He succeeded his father as the Raja of Talcher on 18 December 1891. Owing to his minority on the occasion, the state was placed under the court of wards. He was granted full administrative powers on 9 July 1901.

== Reign ==
The administration of state was carried out under his personal supervision. He improved and conducted it on modern lines. He was easily accessible to all his subjects and patiently listened to those who sought redress from him. His state was rich in mineral resources, especially coal, mica, limestone, building stone, etc. In 1906, he got a sample of coal from Talcher tested in Kolkata and invited applications for leasing mines of coal, mica, and iron. He gave 8 mi (20.7 km²) of his state coal resources on lease. During his reign, the income of Talcher increased from 82,353 rupees in 1900–01 to 5,73,083 rupees in 1934–35, and during the same period, its expenditure rose from 73,047 rupees to 2,95,772 rupees.
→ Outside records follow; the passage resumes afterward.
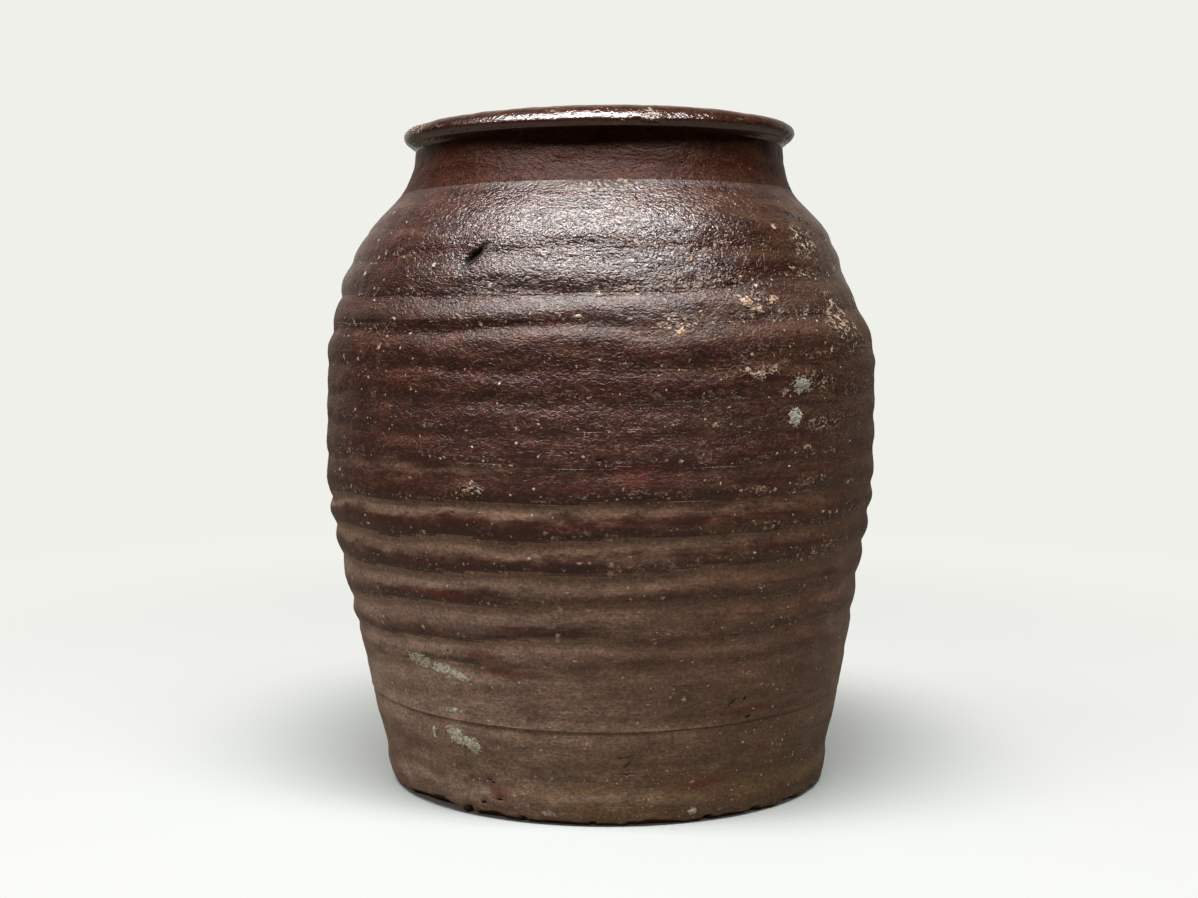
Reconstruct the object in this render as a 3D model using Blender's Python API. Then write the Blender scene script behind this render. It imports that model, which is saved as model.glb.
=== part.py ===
"""Thrown stoneware storage jar, put together from seven luted pieces of clay.

Metres, +Z up. The origin is on the ground, under the middle of the belly.
Angles run from the front of the jar (-Y), positive towards +X.
"""

import math

import bmesh
import bpy

# Heights of the pieces, from the ground up.
FOOT_COURSE_HEIGHT = 0.041
LOWER_WALL_HEIGHT = 0.135
JOINING_BAND_HEIGHT = 0.031
SHOULDER_HEIGHT = 0.058
NECK_HEIGHT = 0.021
RIM_HEIGHT = 0.0105

# Outer radii of the foot, the belly and the neck, and how much the seams beside them differ.
FOOT_RADIUS = 0.099
HEEL_SPREAD = 0.0086
BELLY_RADIUS = 0.1252
SHOULDER_INSET = 0.0034
NECK_RADIUS = 0.084
NECK_FLARE = 0.0067
RIM_OVERHANG = 0.0056

# Thickness of the clay, measured square to the wall.
HEEL_WALL = 0.0105
BODY_WALL = 0.0080
NECK_WALL = 0.0072
FLOOR_THICKNESS = 0.0100
COVE_RADIUS = 0.0120
FOOT_EDGE_ROUND = 0.0015
SLOPE_REACH = 0.0015

# Luted joints: a ridge on each piece sits in a groove of the piece above it.
JOINT_GAP = 0.0003
JOINT_RIDGE = 0.0030
SEAT_FLARE = 0.0030
SEAM_SAG = 0.0015

# Throwing rings: one groove that climbs round the wall, with swells between its turns.
RING_PITCH = 0.0145
RING_DEPTH = 0.0015
RING_SAG = 0.0010
FIRST_RING_HEIGHT = 0.0598

# How far the jar is out of true.
AXIS_DRIFT = 0.0036
FOOT_OVAL = 0.0008
MOUTH_LEAN = 0.0020

# Fineness of the mesh, as counts.
SEGMENTS = 48
FOOT_ROWS_PER_RING = 2.6
INNER_ROWS_PER_RING = 1.7
TURNS_BEYOND = 2
COVE_STEPS = 4
ROLL_STEPS = 9

# Shape of the wall between two seams: shares of the piece's height and of its change of radius.
FOOT_OUTLINE_SHARES = ((0.10, 0.17), (0.24, 0.32), (0.39, 0.34), (0.59, 0.56), (0.78, 0.81))
LOWER_OUTLINE_SHARES = ((0.14, 0.21), (0.29, 0.43), (0.44, 0.65), (0.59, 0.87), (0.70, 0.98), (0.81, 1.01))
BAND_OUTLINE_SHARES = ((0.52, 0.06), (0.77, 0.34))
SHOULDER_OUTLINE_SHARES = ((0.16, 0.10), (0.29, 0.19), (0.43, 0.29), (0.57, 0.39), (0.71, 0.53), (0.85, 0.74))
NECK_OUTLINE_SHARES = ((0.14, 0.28), (0.33, 0.57), (0.52, 0.75), (0.71, 0.92))

# Shares of the jar's height, each with a share of the axis drift, ring depth, foot oval or mouth lean.
DRIFT_SHARES = (
    (0.00, 1.00), (0.02, 0.86), (0.05, 0.78), (0.10, 0.70), (0.20, 0.55), (0.27, 0.28), (0.33, 0.06),
    (0.47, -0.06), (0.67, 0.06), (0.71, -0.25), (0.77, -0.78), (0.84, -0.53), (0.88, -0.58), (0.94, -0.22),
    (1.00, -0.17),
)
RING_DEPTH_SHARES = (
    (0.00, 0.00), (0.15, 0.00), (0.24, 0.60), (0.30, 1.00), (0.46, 1.00), (0.52, 0.50),
    (0.64, 0.50), (0.69, 0.90), (0.79, 0.80), (0.84, 0.35), (0.92, 0.00), (1.00, 0.00),
)
OVAL_SHARES = ((0.00, 1.00), (0.04, 0.80), (0.14, 0.00), (1.00, 0.00))
LEAN_SHARES = ((0.00, 0.00), (0.60, 0.00), (0.85, 0.80), (0.93, 1.00), (1.00, 1.00))

# Rows of the outer face that follow the ring groove, as shares of its pitch; the groove itself is at 0.
RING_ROW_SHARES = (0.0, 0.2, 0.5, 0.8)
LEAST_ROW_SHARE = 0.1

# Share of the seam sag that each seam has, by the piece below it.
SEAM_SAG_SHARES = {
    "foot_course": 1.0,
    "lower_wall": 1.0,
    "joining_band": 1.0,
    "shoulder_wall": 0.4,
    "neck_collar": 0.0,
    "rim_roll": 0.0,
}

# Shape of the rolled rim: height of its widest line, place of its crest and depth of its underside.
ROLL_WIDEST_SHARE = 0.72
ROLL_CREST_SHARE = 0.45
ROLL_UNDER_SHARE = 1.60
ROLL_FIRST_ANGLE = math.radians(-50)
ROLL_LAST_ANGLE = math.radians(180)

# Fired colours as red, green and blue out of 255, and roughness.
FINISHES = {
    "floor_slab": ((104, 78, 58), 0.75),
    "foot_course": ((99, 79, 58), 0.62),
    "lower_wall": ((84, 60, 50), 0.45),
    "joining_band": ((74, 40, 35), 0.34),
    "shoulder_wall": ((68, 33, 29), 0.30),
    "neck_collar": ((60, 28, 25), 0.32),
    "rim_roll": ((58, 32, 29), 0.36),
}

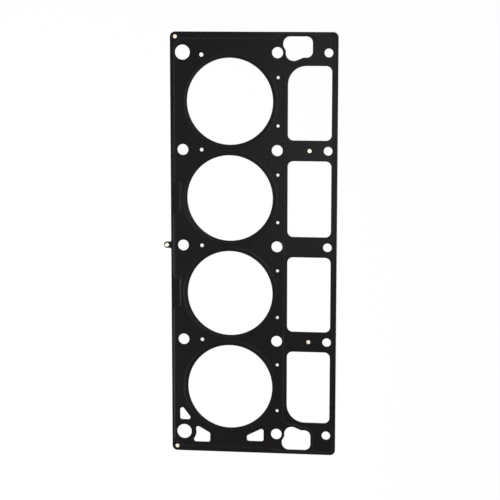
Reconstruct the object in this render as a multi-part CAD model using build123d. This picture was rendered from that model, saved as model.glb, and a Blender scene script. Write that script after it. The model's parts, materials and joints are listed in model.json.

Expenditure on education increased from 1,775 rupees in 1900–01 to 18,344 rupees in 1934–35, and expenditure on sanitation rose from 857 rupees to 8,517 rupees. He raised the wages for both skilled and unskilled labor up to six times. He opened a zoo to collect, protect, and breed endangered animals. He introduced a series of administrative and constitutional reforms in his states. He introduced three Byabastha Parisadas in Talcher during the year 1939 with 50% elected members. He opened schools and a workshop at Talcher. He opened Kishore Chandra Sahitya Samaj, a literary institution.

== Personal life ==
He married the fourth daughter of Basu Deb Sudhal Deb, the Raja of Bamra, and had two sons and a daughter. His daughter was born on 10 December 1900. His eldest son, Hrudaya Chandra, was born on 27 February 1902, and his second son, Pramod Chandra Deb, was born on 12 September 1903.

== Death ==
He died on 7 November 1945 and was succeeded by his son Hrudaya Chandra.